I never said you need to manually test everything. This is about continuous
deployment where typically a push to master is the last step anyone does
before the system at some point deploys it live shortly thereafter. In the
general case, however, how do you know in an automatic fashion if a given CL
may or may not need manual testing? If you have any manual testing then you
can't just continuously deploy.

> This is also true of manual testing.

I never opined that there should only be one or the other exclusively so I
don't know why you're building this strawman & arguing it throughout. A mix of
automatic & manual testing is typically going to be more cost effective for a
given quality bar (or vice-versa - for a given cost you're going to have a
higher quality) because (good) manual testing involves humans that can spot
problems that weren't considered in automation (you then obviously improve
automation if you can) or things automation can't give you feedback on (e.g.
UX issues like colors not being friendly to color-blind users).

> The need (or lack thereof) for very formal and structured mechanisms for
> rolling back deploys doesn't really have much to do with the frequency that
> you deploy.

That just isn't true. If you're thorough with your automatic & manual testing
you may establish a much greater degree of confidence that things won't go
catastrophically wrong. You deploy a few times a year & you're done. Now _of
course_ you should always do continuous delivery so that to the best of your
ability you ensure in an automated fashion an extremely high quality bar for
tip of tree at all times so that you're able to kick off a release. Whether
that translates into also deploying tip of tree frequently is a different
question. Just to make clear what the thesis of my post is, I was saying
continuous deployment is not something that's generally applicable to every
domain (continuous delivery is).
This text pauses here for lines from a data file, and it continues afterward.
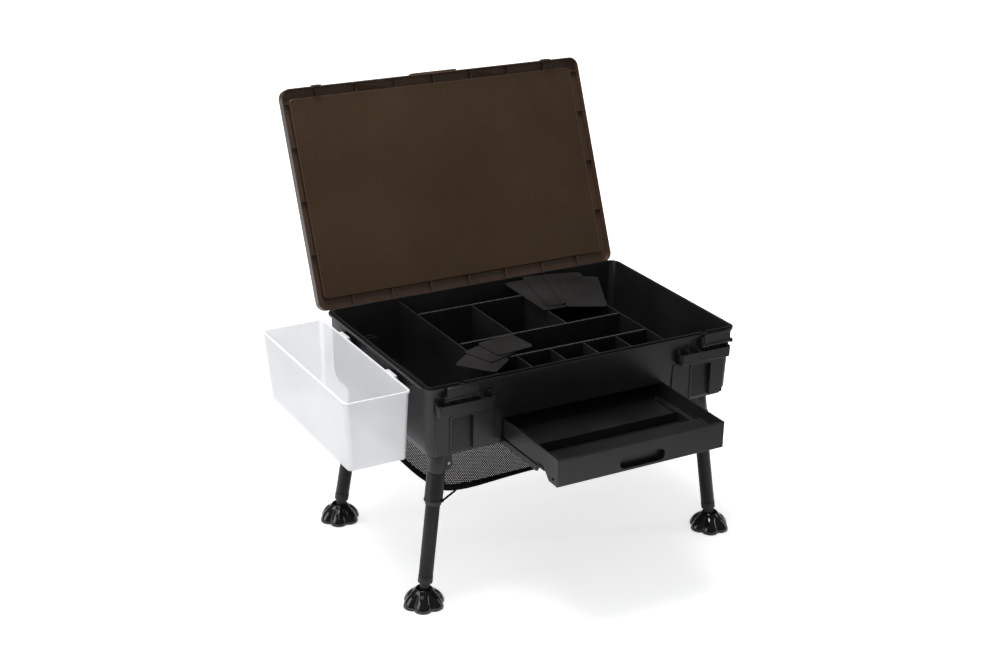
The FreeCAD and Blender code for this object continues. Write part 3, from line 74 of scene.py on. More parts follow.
def add_camera():
    """Camera at the photograph's place, turned and rolled as solved from it."""
    data = bpy.data.cameras.new("camera")
    data.lens = CAMERA_LENS
    data.sensor_width = SENSOR_WIDTH
    data.sensor_fit = "HORIZONTAL"
    data.clip_end = 50.0
    sy, cy = math.sin(CAMERA_YAW), math.cos(CAMERA_YAW)
    sp, cp = math.sin(CAMERA_PITCH), math.cos(CAMERA_PITCH)
    sr, cr = math.sin(CAMERA_ROLL), math.cos(CAMERA_ROLL)
    forward = Vector((sy * cp, cy * cp, -sp))
    right = Vector((cy, -sy, 0.0))
    up = right.cross(forward)
    tilted_right = right * cr + up * sr
    tilted_up = up * cr - right * sr
    turn = Matrix((tilted_right, tilted_up, -forward)).transposed()
    camera = bpy.data.objects.new("camera", data)
    camera.matrix_world = Matrix.Translation(CAMERA_PLACE) @ turn.to_4x4()
    bpy.context.scene.collection.objects.link(camera)
    bpy.context.scene.camera = camera


# ------------------------------------------------------------------ node graphs
class Graph:
    """A material's node tree, with short calls to add and join its nodes."""

    def __init__(self, name):
        self.material = bpy.data.materials.new(name)
        self.material.use_nodes = True
        self.tree = self.material.node_tree
        self.tree.nodes.clear()
        self.output = self.add("ShaderNodeOutputMaterial")
        self.shader = self.add("ShaderNodeBsdfPrincipled")
        self.join(self.shader.outputs[0], self.output.inputs["Surface"])
        self.place = self.add("ShaderNodeTexCoord").outputs["Object"]

    def add(self, kind, **settings):
        node = self.tree.nodes.new(kind)
        for key, value in settings.items():
            setattr(node, key, value)
        return node

    def join(self, source, target):
        self.tree.links.new(source, target)

    def put(self, target, value):
        """Links a socket, or sets a plain value."""
        if isinstance(value, bpy.types.NodeSocket):
            self.join(value, target)
        else:
            target.default_value = value

    def math(self, operation, a, b=0.0, clamp=False):
        node = self.add("ShaderNodeMath", operation=operation, use_clamp=clamp)
        self.put(node.inputs[0], a)
        self.put(node.inputs[1], b)
        return node.outputs[0]

    def noise(self, scale, detail=2.0, roughness=0.5, vector=None):
        node = self.add("ShaderNodeTexNoise")
        node.inputs["Scale"].default_value = scale
        node.inputs["Detail"].default_value = detail
        node.inputs["Roughness"].default_value = roughness
        self.join(vector or self.place, node.inputs["Vector"])
        return node.outputs["Fac"]

    def stretched_noise(self, scales, detail):
        """Noise with its own scale along each axis, for streaks."""
        node = self.add("ShaderNodeMapping")
        self.join(self.place, node.inputs["Vector"])
        node.inputs["Scale"].default_value = scales
        return self.noise(1.0, detail=detail, vector=node.outputs[0])

    def spread(self, value, low, high, out_low=0.0, out_high=1.0):
        """Maps low..high onto out_low..out_high and holds it there outside."""
        node = self.add("ShaderNodeMapRange")
        self.put(node.inputs["Value"], value)
        ends = {"From Min": low, "From Max": high, "To Min": out_low, "To Max": out_high}
        for socket, number in ends.items():
            node.inputs[socket].default_value = number
        return node.outputs["Result"]

    def mix(self, factor, a, b):
        node = self.add("ShaderNodeMix", data_type="RGBA")
        self.put(node.inputs["Factor"], factor)
        self.put(node.inputs["A"], a if isinstance(a, bpy.types.NodeSocket) else (*a, 1.0))
        self.put(node.inputs["B"], b if isinstance(b, bpy.types.NodeSocket) else (*b, 1.0))
        return node.outputs["Result"]

    def tint(self, value, dark, light, low=0.3, high=0.7):
        """Colour from dark to light as the value goes from low to high."""
        return self.mix(self.spread(value, low, high), dark, light)

    def split(self, vector):
        node = self.add("ShaderNodeSeparateXYZ")
        self.join(vector, node.inputs[0])
        return node.outputs

    def bump(self, height, distance, strength=1.0, under=None):
        node = self.add("ShaderNodeBump")
        node.inputs["Strength"].default_value = strength
        node.inputs["Distance"].default_value = distance
        self.join(height, node.inputs["Height"])
        if under is not None:
            self.join(under, node.inputs["Normal"])
        return node.outputs["Normal"]

    def surface(self, **values):
        """Links or sets the shader's own sockets by name, with _ for a space."""
        for key, value in values.items():
            if isinstance(value, tuple) and len(value) == 3:
                value = (*value, 1.0)
            self.put(self.shader.inputs[key.replace("_", " ")], value)


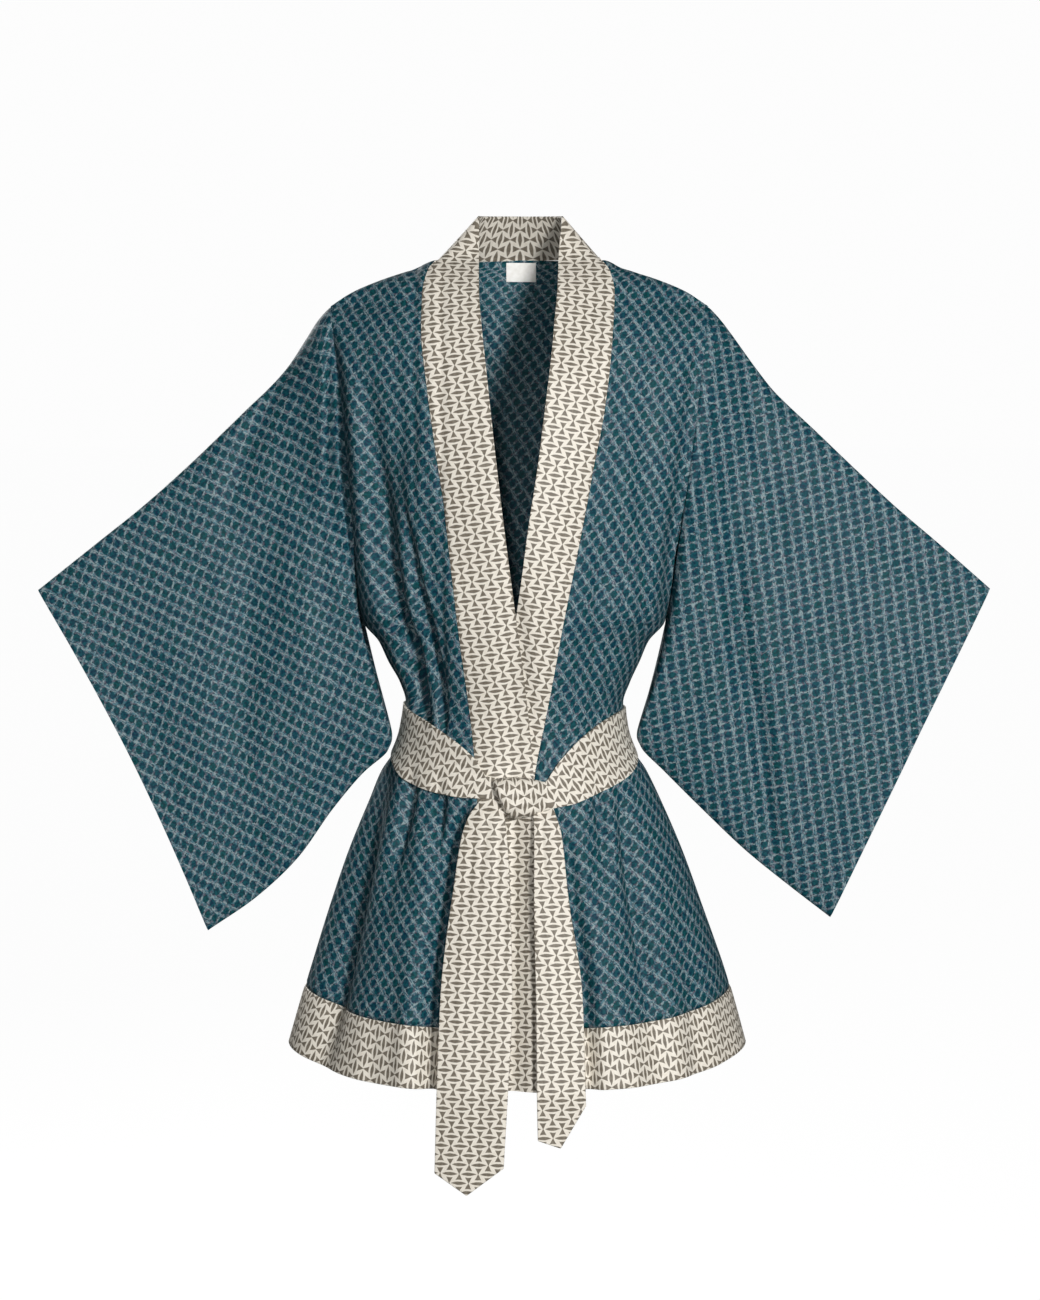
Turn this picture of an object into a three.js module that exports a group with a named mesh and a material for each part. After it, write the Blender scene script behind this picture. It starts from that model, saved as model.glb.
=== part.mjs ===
// A belted kimono robe, filled out as it is worn, with nobody inside it.
// Millimetres, +Z up, -Y to the front, +X to the wearer's left.
// The origin is on the shoulders, midway between the two points where they meet the neck.

import * as THREE from 'three';
import { mergeVertices } from 'three/addons/utils/BufferGeometryUtils.js';

// Cloth: one layer of print cloth, a band folded double, and the gaps at seams and between layers.
const CLOTH = 1.2;
const BAND = 2.4;
const SEAM_GAP = 0.3;
const LAYER_GAP = 0.8;
// The neckband and the hem band stand this far proud of the panels that they are sewn to.
const BAND_LIFT = 1.0;
const HEM_LIFT = 0.6;
// The belt and its hanging ends lie over the neckband: the height of their outer face.
const TOP_LIFT = BAND_LIFT + LAYER_GAP + BAND;

// The general figure that the robe hangs on: half widths from the middle, and heights.
const NECK = { half: 79, nape: 72 };
const SHOULDER_TIP = { half: 186, z: -45 };
const UNDERARM = { half: 151, z: -358 };
const HEM = { sideZ: -785, frontZ: -804, curve: 4 };
// The hem band's seam, as a share of the way from the underarm to the hem.
const HEM_SEAM = 0.866;
// The cloth rounds over the shoulder within a drop that grows towards the neck.
const ROUNDING = { shoulder: 70, neck: 130, from: 130, to: 50 };
// The armhole's half depth, front and back, and how square its oval is.
const ARMHOLE = { front: 54, back: 60, power: 0.6 };
// Over this height above the underarm the body's side closes from an arch to a half oval.
const SIDE_CLOSING = 110;

// The body's level sections: half width, how far its middle lies to the left, and its depths.
const BODY = [
  { z: 60, half: 186, centre: 5.0, front: 70, back: 78 },
  { z: -45, half: 186, centre: 5.0, front: 80, back: 84 },
  { z: -120, half: 178, centre: 4.5, front: 97, back: 94 },
  { z: -200, half: 169, centre: 3.0, front: 110, back: 98 },
  { z: -280, half: 160, centre: 1.0, front: 113, back: 96 },
  { z: -358, half: 151, centre: -0.5, front: 107, back: 89 },
  { z: -378, half: 135, centre: -0.8, front: 104, back: 87 },
  { z: -398, half: 126, centre: -0.5, front: 101, back: 85 },
  { z: -420, half: 115, centre: 0.5, front: 97, back: 82 },
  { z: -440, half: 109, centre: 0.0, front: 94, back: 80 },
  { z: -465, half: 112, centre: -0.5, front: 92, back: 79 },
  { z: -489, half: 120, centre: -0.5, front: 92, back: 81 },
  { z: -509, half: 133, centre: -0.5, front: 95, back: 85 },
  { z: -540, half: 147, centre: 0.5, front: 101, back: 93 },
  { z: -590, half: 168, centre: 1.0, front: 111, back: 104 },
  { z: -641, half: 186, centre: 1.5, front: 121, back: 115 },
  { z: -723, half: 213, centre: 3.0, front: 137, back: 131 },
  { z: -804, half: 236, centre: 2.5, front: 152, back: 146 },
];

// The top of the shoulder: its height at a distance from the middle.
const SHOULDER_LINE = [
  { out: 0, z: 0 },
  { out: 79, z: 0 },
  { out: 107, z: -10 },
  { out: 138, z: -20 },
  { out: 164, z: -30 },
  { out: 180, z: -40 },
  { out: 186, z: -45 },
  { out: 240, z: -95 },
];

// The neckband's two edges on each front: its seam to the panel, and its fold round the opening.
const BAND_RIGHT = [
  { seamZ: 0, seamX: -74, foldX: -35, foldZ: 42 },
  { seamZ: -9, seamX: -84, foldX: -35, foldZ: 4 },
  { seamZ: -35, seamX: -90, foldX: -34.5, foldZ: -30 },
  { seamZ: -66, seamX: -90.5, foldX: -32, foldZ: -62 },
  { seamZ: -120, seamX: -85, foldX: -26.5, foldZ: -112 },
  { seamZ: -185, seamX: -76, foldX: -19.5, foldZ: -176 },
  { seamZ: -263, seamX: -65.5, foldX: -10.5, foldZ: -254 },
  { seamZ: -358, seamX: -54.5, foldX: 2, foldZ: -350 },
  { seamZ: -481, seamX: -39.4, foldX: 16.5, foldZ: -474 },
  { seamZ: -560, seamX: -35, foldX: 21.5, foldZ: -558 },
  { seamZ: -804, seamX: -35, foldX: 22.5, foldZ: -804 },
];
const BAND_LEFT = [
  { seamZ: 0, seamX: 84, foldX: 47, foldZ: 42 },
  { seamZ: -11, seamX: 93, foldX: 43.5, foldZ: 4 },
  { seamZ: -32, seamX: 98, foldX: 42, foldZ: -28 },
  { seamZ: -58, seamX: 96.6, foldX: 39.5, foldZ: -54 },
  { seamZ: -98, seamX: 93.3, foldX: 36, foldZ: -91 },
  { seamZ: -152, seamX: 86.3, foldX: 29.5, foldZ: -144 },
  { seamZ: -207, seamX: 75.8, foldX: 22.5, foldZ: -199 },
  { seamZ: -262, seamX: 65.3, foldX: 14, foldZ: -255 },
  { seamZ: -358, seamX: 46.5, foldX: 1, foldZ: -352 },
  { seamZ: -420, seamX: 35.5, foldX: -13, foldZ: -414 },
  { seamZ: -509, seamX: 19.2, foldX: -33, foldZ: -503 },
  { seamZ: -560, seamX: 14, foldX: -42, foldZ: -558 },
  { seamZ: -804, seamX: 5, foldX: -52, foldZ: -804 },
];
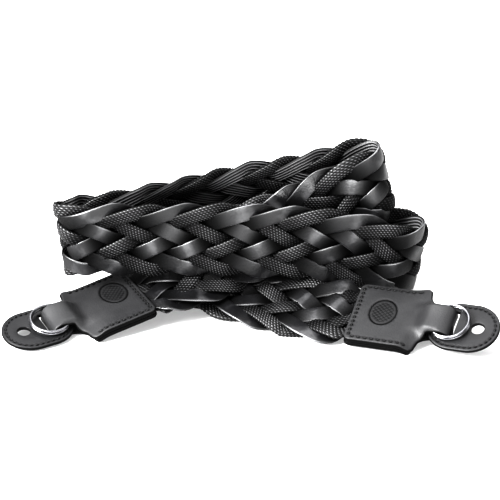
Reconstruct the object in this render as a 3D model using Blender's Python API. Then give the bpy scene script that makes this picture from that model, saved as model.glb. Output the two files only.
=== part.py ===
"""A camera strap lying in a loose coil: a flat braid of nine strands, and at each end a folded leather tab,
a split ring and a leather protector. Metres, +Z up; the strap lies on z = 0 and is seen from -Y."""
import math

import bmesh
import bpy
import numpy as np
from mathutils import Euler, Matrix, Vector

# Driving sizes of the braid
COIL_LENGTH = 0.140
BAND_WIDTH = 0.0300
BAND_THICKNESS = 0.0044
STRAND_COUNT = 9
STRAND_PITCH = 0.0134
STRAND_START = 0.5
STRAND_WIDTH = 0.0054
GROOVE_DEPTH = 0.0013
# Driving sizes of the end fittings
LEATHER = 0.0011
TAB_WIDTH = 0.0330
TAB_LENGTH = 0.0255
TAB_CORNER = 0.0020
NECK_WIDTH = 0.0122
NECK_LENGTH = 0.0120
POCKET_DEPTH = 0.0170
SEAM = 0.0017
RING_DIAMETER = 0.0156
RING_WIRE = 0.0011
PROTECTOR_WIDTH = 0.0216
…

If you want an example, consider a FW release
for some IoT device. If you deployed FW updates all the time you're putting
yourself in a risky scenario where a bug bricks your units (e.g. OTA protocol
breaks) & causes a giant monetary cost to your business (RMA, potential
lawsuits, etc). By having a formal manual release process where you perform
manual validation to catch any bugs/oversights in your automation you're
paying some extra cost as insurance against a bad release.

> Maybe we're speaking about different things here, but the trope about web
> development is that it's basically a thin CRUD wrapper around a database, so
> I'm not sure this is true.

The frontend code itself doesn't talk do the DB directly (& if it does, you're
just asking for huge security problems). The middle/backend code takes front-
end requests, validates permissions, sanitizes DB queries, talks to other
micro-services etc. Sometimes there are tightly coupled dependencies but I
think that's rarer if you structure things correctly. Even FB which can be
seen as the prototypical example of moving in this direction no longer pushes
everything live. Things get pushed weekly likely to give their QA teams time
to manually validate changes for the week, do staged rollouts across their
population to catch issues, etc.

In general I think as you scale up continuous deployment degrades to
continuous delivery because the risks in the system are higher; more users,
more revenue, more employees & more SW complexity means the cost of a problem
go up as does the probability of a catastrophic problem occurring. When I
worked at a startup continuous deployment was fine. When I worked at big
companies I always push for continuous delivery but continuous deployment
would just be the wrong choice & irresponsible to our customers.